Faut-il laisser Londres, Milan, Barcelone ou Berlin profiter du pouvoir d’achat des touristes étrangers ? Ce serait commettre une faute grave contre Paris mais aussi contre les parisiens eux-mêmes. Car, la crise frappe également durement notre capitale qui ne pourra maintenir son haut niveau de protection sociale qu’en restant dynamique sur le plan économique.

Nous refusons la logique facile et obsolète du recours à l’augmentation systématique des impôts locaux. Déjà, depuis 8 ans, et de manière subreptice, les commerces parisiens ont subi de nombreuses augmentations des recettes dites de «poche » : droits de terrasse, droits de voirie, taxe d’enlèvement des ordures ménagères, taxe sur les enseignes publicitaires, taxe de séjour, rien n’y a échappé.

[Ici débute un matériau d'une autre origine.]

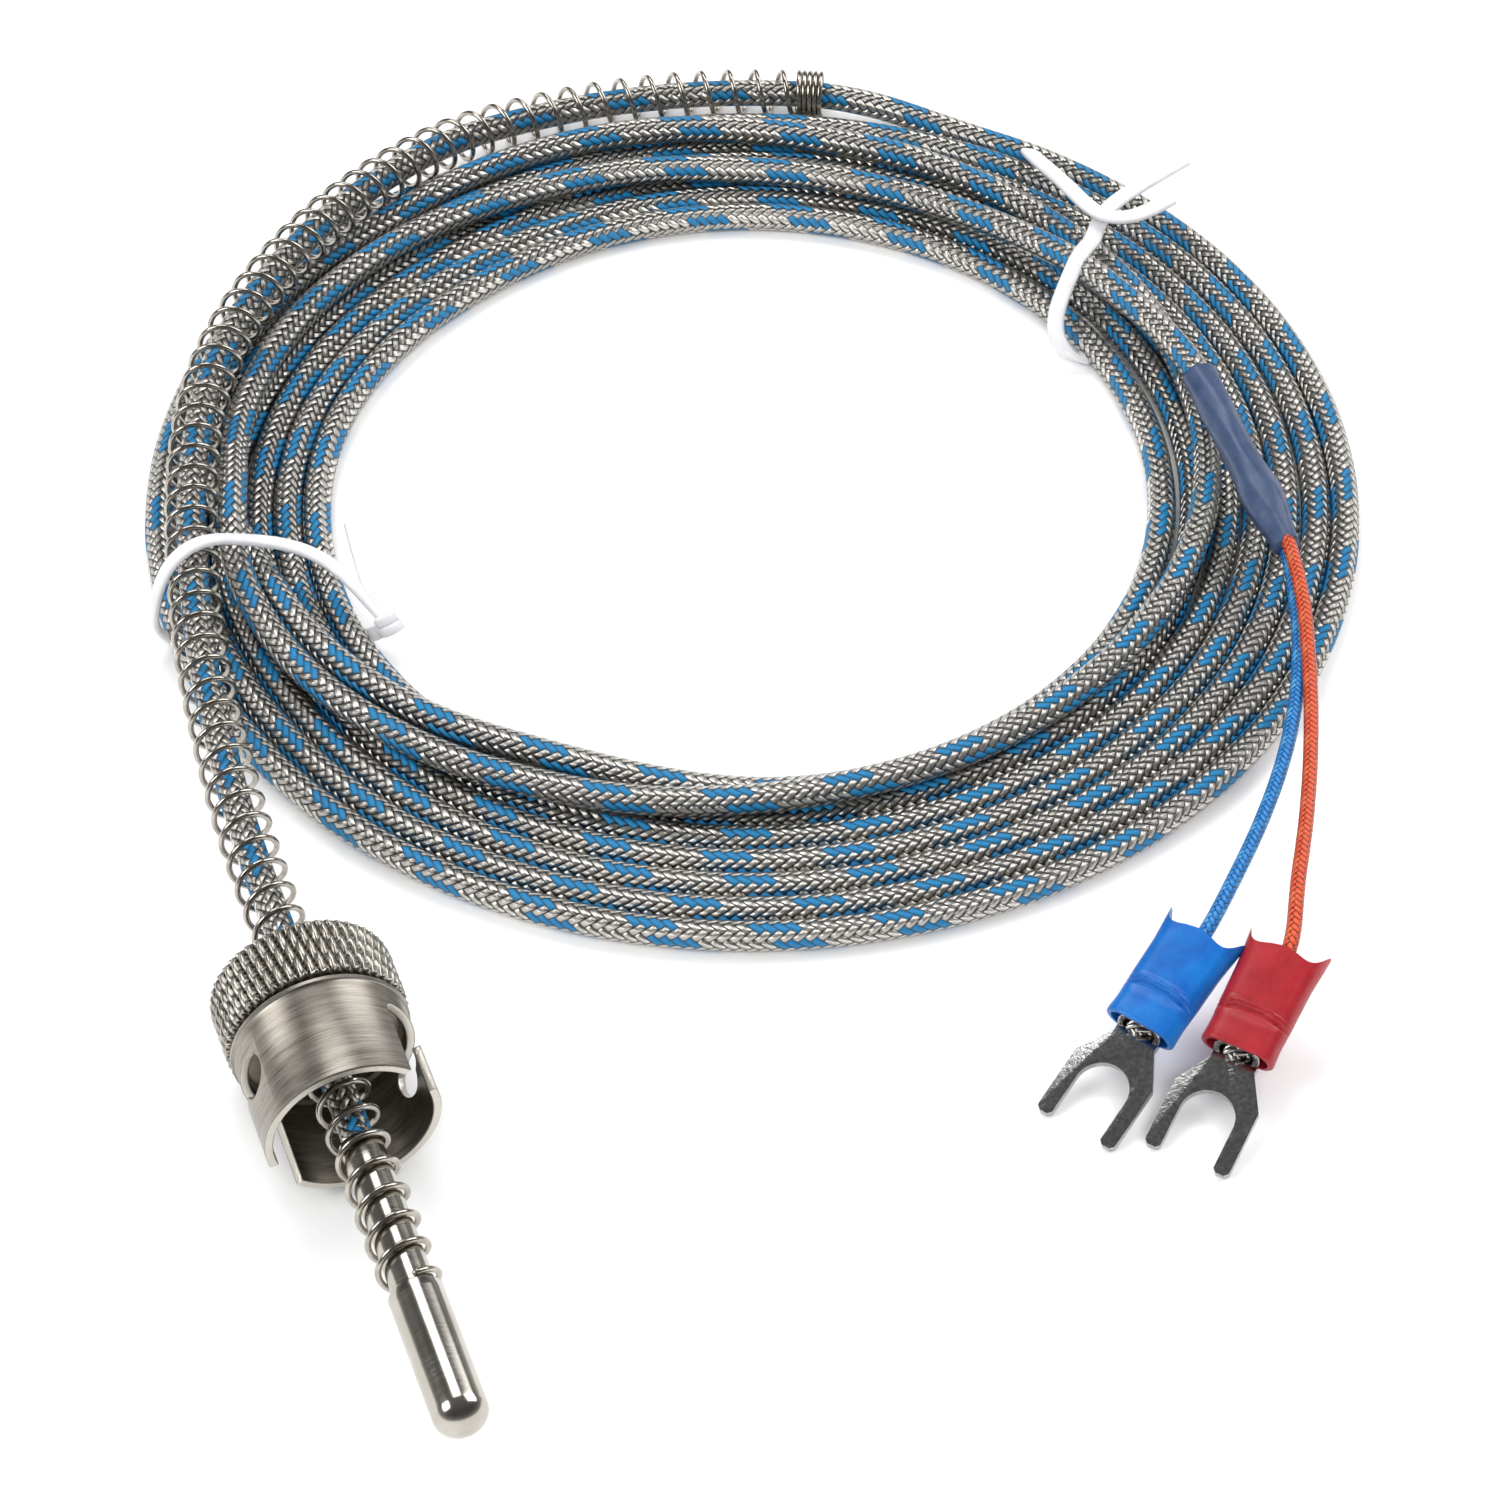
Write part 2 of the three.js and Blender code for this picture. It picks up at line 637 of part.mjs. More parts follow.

Les dérogations au travail dominical relèvent d’une toute autre logique : augmenter les chiffres d’affaire pour augmenter les recettes municipales à fiscalité constante. En pariant sur la dynamique de consommation, on peut maintenir un haut niveau de qualité de vie pour les parisiens sans remettre en cause l’attractivité de la capitale en matière d’imposition : une toute autre voie que celle choisie par le Maire actuel.

Il faudra donc que Paris augmente rapidement le nombre de ses zones touristiques actuellement limitées à 7. Cinq nouveaux quartiers centraux devraient faire l’objet d’un examen tout particulier : Beaubourg, le quartier de l’Opéra, le boulevard Haussmann, le boulevard Saint-Michel, et les rues adjacentes des Champs Elysées. Tous sont porteurs d’une nouvelle dynamique économique permettant à Paris de proposer une offre commerciale diversifiée le dima
nche, tout en garantissant le respect des droits des salariés concernés.

Le Maire de Paris, qui s’est toujours opposé aux demandes de dérogations formulées par les commerces déjà situés dans les 7 zones touristiques actuelles (environ 130 demandes par an) prendrait une responsabilité particulièrement grave pour l’avenir économique de la capitale s’il persistait dans son refus actuel.